From the diagram we can see that the Account dimension is simply a list of accounts and there is no hierarchy. FactBalance contains the account trial balances which are all physically positive numbers which can conceptually be either summed or subtracted. I’ve included a very simple Date dimension as usual since it’s always good to see how a solution works with more than 1 dimension in play to test and understand what is going on inside the software without making it too complex.

The next step is to pull these 3 tables into SSAS tabular. I won’t go into how this is done in detail since there’s there are many resources that describe this process and I’m assuming if you’re looking to do custom rollup then you’ve already made a start with the basics.

Below is the Accounts dimension and Balance fact table that I’ve pulled into Tabular and renamed for usability.

The next step is to go to the Balance table tab and relate for Account_Key to the Account_Key in the Account table and Date_Key to the Date_Key in the Date table. If your database had these relationships when you imported the tables then Tabular will have created them automatically.

So, now we have our Tabular model we’re going to create a table in Excel to rollup the Accounts dimension. Enter the following data into spread sheet in the workbook.



With Cell A1 selected click the Link Table icon on the Excel PowerPivot tab.

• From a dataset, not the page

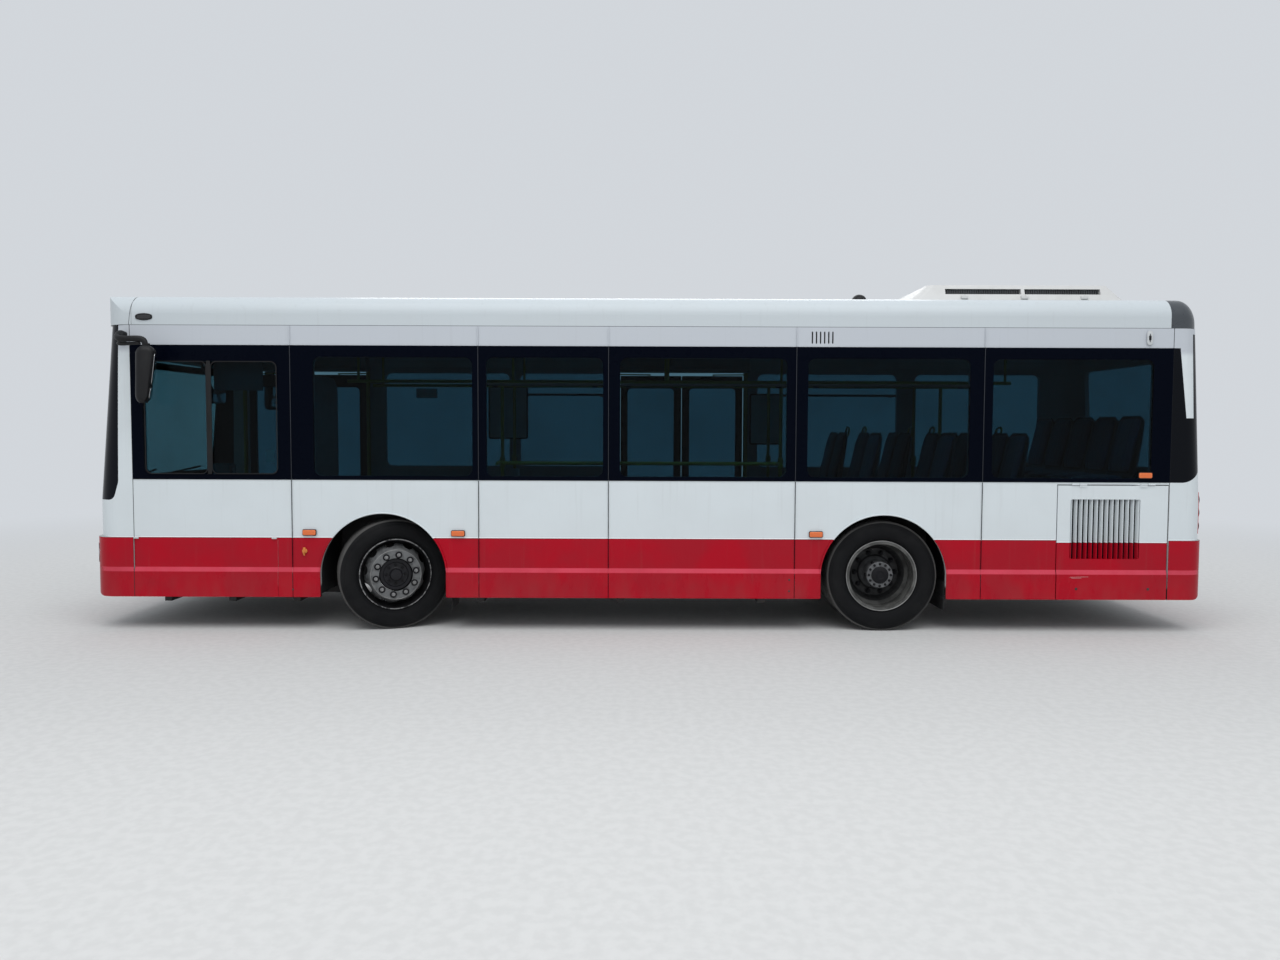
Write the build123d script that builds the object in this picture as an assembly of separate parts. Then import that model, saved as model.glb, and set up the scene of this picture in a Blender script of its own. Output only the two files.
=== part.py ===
from build123d import *
import os
from math import atan2, cos, degrees, hypot, radians, sin

# Driving dimensions of the city bus, in millimetres and degrees.
# X points forward, Y to the left, Z up. The origin is on the ground at mid length and mid width.
body_length = 9400
body_width = 2350
roof_height = 2830
wheelbase = 4183
front_overhang = 2505
tyre_radius = 465
tyre_width = 275
steer_rest_left = 20
steer_rest_right = 18

# Levels above the ground
skirt_z = 281
ledge_low_z = 489
ledge_high_z = 531
band_z = 779
belt_z = 1263
floor_z = 330
podium_z = 680
bench_z = 1080
lean_start_z = 1089
tow_plate_z = 225

# Drops below the crown of the roof
shoulder_drop = 55
cove_drop = 289
glass_top_drop = 452
header_drop = 500
rail_drop = 710

# Thicknesses and clearances
ledge = 12
wall = 45
roof_wall = 50
glass = 6
glass_bed = 7
windscreen_glass = 8
deck = 40
joint_gap = 6
lid_gap = 8
lamp_gap = 3
pin_gap = 1
bearing_gap = 3
seat_wall_gap = 12
groove_width = 6
groove_depth = 3

# Ends of the body in plan
front_bow = 80
front_corner = 200
rear_bow = 20
rear_corner = 150
roof_corner = 150
roof_end = 135
bumper_step = 28
rear_step = 14
front_lean = 124
rear_lean = 78
visor_recess = 30
nose_length = 426
tail_length = 339
roof_nose_length = 445
roof_tail_length = 366
bumper_foot_radius = 170
rear_foot_radius = 120

# Wheels
wheel_inset = 45
kingpin_inset = 270
rim_radius = 286
flange_radius = 298.5
flange_lip = 8
rim_width = 210
rim_wall = 14
bead_half = 103
twin_gap = 35
hand_holes = 10
hand_hole_radius = 27
hand_hole_circle = 248
arch_gap = 66
arch_crown_gap = 59
box_gap = 90
box_crown_gap = 110
box_wall = 30
box_depth = 380
box_corner = 90

# Doors: each doorway is a pair of leaves that glide inwards on turning posts
front_door_width = 1270
front_door_setback = 44
centre_door_width = 1320
centre_door_from_axle = 938
door_sill_z = floor_z - 5
door_leaf_thickness = 34
door_meeting_gap = 16
door_floor_gap = 28
door_header_gap = 68
door_stile = 75
door_pane_margin = 112
door_pane_head = 132
door_pane_corner = 45
door_arm_thickness = 12
door_arm_clearance = 6
door_arm_width = 28
post_radius = 20
post_setback = 20
post_wall_gap = 8
post_to_leaf = 30
post_end_gap = 6
door_pin_radius = 8
door_pin_length = 26
grab_rail_radius = 11
grab_rail_reach = 45
grab_rail_z = 1150
casing_depth = 190
casing_margin = 40

# Engine side flap with its grille, and rear engine hatch
flap_length = 935
flap_drop = 17
grille_from_flap = 116
grille_width = 581
grille_low_z = 622
grille_high_z = 1122
louvres = 14
louvre_pitch = 43.1
louvre_thickness = 5
louvre_lean = 12
hatch_half_y = 900
hatch_bottom_z = 560
hatch_top_z = 1190
hinge_radius = 5
hinge_offset = 6
knuckle_length = 60
knuckle_gap = 5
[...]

This will import the data into the PowerPivot model linked directly to the data in the Excel sheet. Rename the new table we’ve just imported to something useful and relate the Account dimension to it using the Account Code and it should look like as follows:


So now we have all the data nicely imported into PowerPivot and related together we’ll apply the custom rollup. To do this I’m going to use the way that SSAS actually applies the operators under the covers (I believe but am sure someone will correct me if I’m wrong). Essentially + operator multiples the fact data by +1, – multiplies the fact data by –1 and ~ multiplies the fact by 0 or null to effectively yield null. After the operator has been multiplied which adjusts the sign of the data or nulls it out we leave it to PowerPivot to simply sum the result to give the answer. At this point you’re probably right in thinking I could’ve just used +1, –1 and 0 instead of +, – and ~ however I just wanted it to be consistent with what we’re (or I’m) used to in SSAS.

In the Budget table we’re going to create a calculated column called PL Operator that uses the PowerPivot relationships we’ve defined to pull the operator down into the Budget table. The simple DAX formula I’ve used can be seen in the next screen capture:


Once we have the operator we can create another calculated column to create the PL Amount column that applies the operator by multiplying PL Operator with the Balance as shown below.

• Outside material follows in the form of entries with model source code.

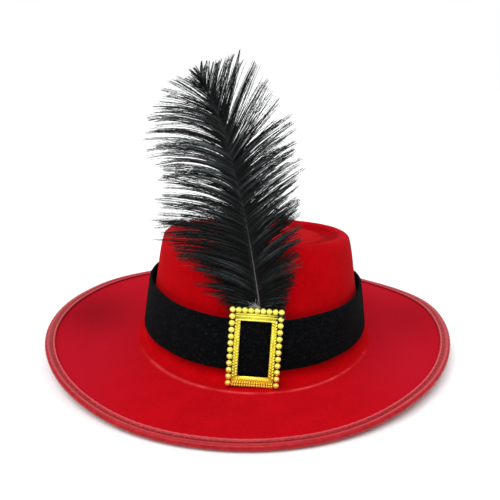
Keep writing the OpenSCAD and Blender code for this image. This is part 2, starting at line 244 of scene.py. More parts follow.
def grid_faces(rows, cols, wrap_rows=True, wrap_cols=True):
    """Quads of a grid of rows x cols points, closed on itself either way."""
    r = np.arange(rows if wrap_rows else rows - 1)
    c = np.arange(cols if wrap_cols else cols - 1)
    r, c = (g.ravel() for g in np.meshgrid(r, c, indexing="ij"))
    r2, c2 = (r + 1) % rows, (c + 1) % cols
    return np.stack([r * cols + c, r2 * cols + c, r2 * cols + c2, r * cols + c2], -1)


def end_fans(sides, far):
    """Triangles that close both ends of a tube; far is the first point of its far end."""
    fan = np.array([[0, i, i + 1] for i in range(1, sides - 1)])
    return np.concatenate([fan, fan[:, ::-1] + far])


def rosette(middle, ring, flip=False):
    """Triangles from one middle point to a closed ring of points."""
    tris = np.stack([np.full(len(ring), middle), ring, np.roll(ring, -1)], -1)
    return tris[:, [0, 2, 1]] if flip else tris


def into_scene(name, data):
    made = bpy.data.objects.new(name, data)
    bpy.context.scene.collection.objects.link(made)
    return made


def put_mesh(name, points, quads=(), tris=(), layers=None):
    """A mesh object from points in millimetres. layers are numbers kept at each point for the materials."""
    quads = np.asarray(quads, np.int32).reshape(-1, 4)
    tris = np.asarray(tris, np.int32).reshape(-1, 3)
    mesh = bpy.data.meshes.new(name)
    mesh.vertices.add(len(points))
    mesh.vertices.foreach_set("co", (np.asarray(points, float) * MM).astype(np.float32).ravel())
    corners = np.concatenate([quads.ravel(), tris.ravel()])
    mesh.loops.add(len(corners))
    mesh.loops.foreach_set("vertex_index", corners)
    sizes = np.concatenate([np.full(len(quads), 4), np.full(len(tris), 3)])
    mesh.polygons.add(len(sizes))
    mesh.polygons.foreach_set("loop_start", np.concatenate([[0], np.cumsum(sizes)[:-1]]).astype(np.int32))
    mesh.update(calc_edges=True)
    mesh.polygons.foreach_set("use_smooth", np.full(len(sizes), True))
    for layer, values in (layers or {}).items():
        kept = mesh.attributes.new(layer, "FLOAT", "POINT")
        kept.data.foreach_set("value", np.asarray(values, np.float32).ravel())
    mesh.validate()
    return into_scene(name, mesh)


def tubes(paths, radii, sides, out):
    """Closed thin tubes along many paths at once. paths is (n, k, 3), radii (n, k), out a rough normal.
    Returns points, quads, end triangles, and each point's tube number and its share of the way."""
    n, k, _ = paths.shape
    ahead = unit(np.gradient(paths, axis=1))
    side = unit(np.cross(ahead, np.broadcast_to(out, ahead.shape)))
    up = np.cross(side, ahead)
    g = FULL_TURN * np.arange(sides) / sides
    across, out_of = (turn(g)[None, None, :, None] for turn in (np.cos, np.sin))
    ring = across * side[:, :, None] + out_of * up[:, :, None]
    points = paths[:, :, None] + radii[:, :, None, None] * ring
    quads = grid_faces(k, sides, wrap_rows=False)[:, ::-1]
    first = (np.arange(n) * k * sides)[:, None, None]
    quads = (quads[None] + first).reshape(-1, 4)
    tris = (end_fans(sides, (k - 1) * sides)[None] + first).reshape(-1, 3)
    number = np.repeat(np.arange(n), k * sides)
    way = np.tile(np.repeat(np.linspace(0, 1, k), sides), n)
    return points.reshape(-1, 3), quads, tris, number, way


def threads(name, starts, ends, radius, out, bow=0.35, steps=5):
    """Stitches from each start to each end: short threads whose ends dip into the cloth."""
    s = np.linspace(0, 1, steps)[None, :, None]
    paths = mix(starts[:, None], ends[:, None], s) + bow * radius * 2 * np.sin(math.pi * s) * out[:, None]
    radii = np.broadcast_to(radius * (0.55 + 0.45 * np.sin(math.pi * s[..., 0]) ** 0.5), paths.shape[:2])
    normal = np.broadcast_to(out[:, None], paths.shape)
    points, quads, tris, number, _ = tubes(paths, radii, 6, normal)
    return put_mesh(name, points, quads, tris, {"shade": shade_of(number, len(starts), 5)})


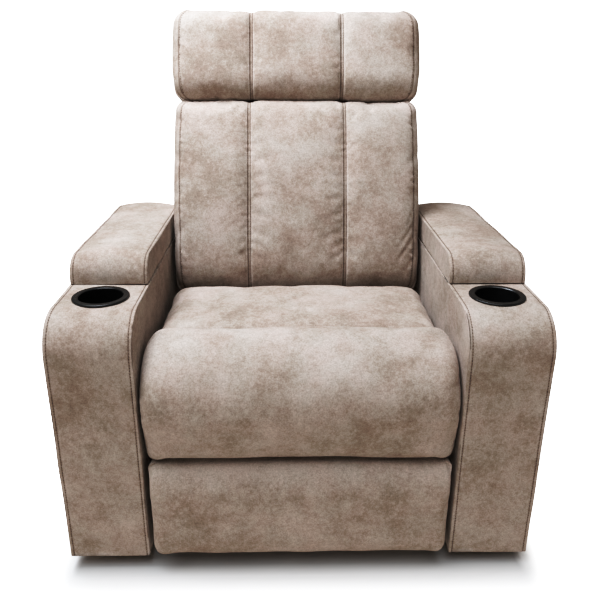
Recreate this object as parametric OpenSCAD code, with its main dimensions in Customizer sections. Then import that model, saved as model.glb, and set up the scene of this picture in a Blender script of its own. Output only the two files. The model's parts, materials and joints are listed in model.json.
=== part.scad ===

So we can see the PL Amount column now has the rollup operator applied. The only thing left to do is review what columns you want to make visible in the model and drop a pivot table onto a spread sheet and have a look. We could’ve just used 1 calculated column to achieve what we needed to do, I broke it down into 2 just for presentation purposes. Have a play at modifying the Excel based data rollups and refreshing the data model to see how quick and easy it is to manipulate the rollup.


This is a really simple way for users to consume data from a database and apply a very simple custom rollup. I really like the simplicity of it and the fact as a user I can just edit my rollups in my sheet and refresh the data and adjust how the accounts roll up. Also you might have noticed there are trial balance figures for the accounts in my data that would be needed to create a balance sheet and so we could progress this further by having another roll up table to create a Balance Sheet.

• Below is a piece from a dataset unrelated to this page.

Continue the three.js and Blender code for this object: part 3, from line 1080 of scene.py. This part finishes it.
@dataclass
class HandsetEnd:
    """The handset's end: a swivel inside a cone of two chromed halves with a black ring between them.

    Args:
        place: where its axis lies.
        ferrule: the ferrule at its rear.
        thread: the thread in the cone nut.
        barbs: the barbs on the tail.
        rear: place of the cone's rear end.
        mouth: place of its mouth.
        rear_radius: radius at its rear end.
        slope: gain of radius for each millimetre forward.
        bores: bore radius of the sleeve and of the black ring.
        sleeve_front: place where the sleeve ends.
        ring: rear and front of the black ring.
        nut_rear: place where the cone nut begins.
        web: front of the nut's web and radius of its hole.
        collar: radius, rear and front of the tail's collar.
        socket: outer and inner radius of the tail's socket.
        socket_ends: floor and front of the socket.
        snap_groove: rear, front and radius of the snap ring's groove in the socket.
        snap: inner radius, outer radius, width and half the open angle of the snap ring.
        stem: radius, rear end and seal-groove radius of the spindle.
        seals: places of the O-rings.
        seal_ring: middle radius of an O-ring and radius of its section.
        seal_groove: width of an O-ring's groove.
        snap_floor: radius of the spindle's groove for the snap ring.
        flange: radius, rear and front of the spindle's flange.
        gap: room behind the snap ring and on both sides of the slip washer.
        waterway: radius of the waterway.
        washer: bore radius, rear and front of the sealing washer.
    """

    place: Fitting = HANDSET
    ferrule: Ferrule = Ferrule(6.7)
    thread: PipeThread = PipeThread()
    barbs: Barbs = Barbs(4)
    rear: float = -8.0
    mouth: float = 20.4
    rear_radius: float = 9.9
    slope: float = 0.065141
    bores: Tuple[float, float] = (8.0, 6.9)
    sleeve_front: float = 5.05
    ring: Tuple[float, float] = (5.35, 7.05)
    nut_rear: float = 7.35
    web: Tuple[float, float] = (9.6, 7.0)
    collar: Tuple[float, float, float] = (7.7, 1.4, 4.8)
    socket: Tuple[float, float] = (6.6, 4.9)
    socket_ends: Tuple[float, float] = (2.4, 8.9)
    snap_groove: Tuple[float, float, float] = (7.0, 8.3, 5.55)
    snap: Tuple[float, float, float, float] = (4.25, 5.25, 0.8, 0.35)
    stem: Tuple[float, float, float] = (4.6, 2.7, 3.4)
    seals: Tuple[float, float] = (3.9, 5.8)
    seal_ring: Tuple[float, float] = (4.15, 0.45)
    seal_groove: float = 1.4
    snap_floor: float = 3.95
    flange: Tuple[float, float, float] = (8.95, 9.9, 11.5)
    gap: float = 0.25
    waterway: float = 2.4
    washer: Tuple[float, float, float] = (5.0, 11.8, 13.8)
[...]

I’m going to have a play around a bit more and see if it’s possible to create more complex rollups and perhaps apply different rollup operators for different columns instead of just at the grain of the account. This is where I suspect things will become somewhat more complicated very quickly! Coming from a SSAS background I find it quite useful to take SSAS modelling concepts and challenge my self and PowerPivot to achieve the same end. PowerPivot modelling is a different way of thinking and whilst it may not do what SSAS does out of the box I’m convinced where there is a will there is a way, or maybe not.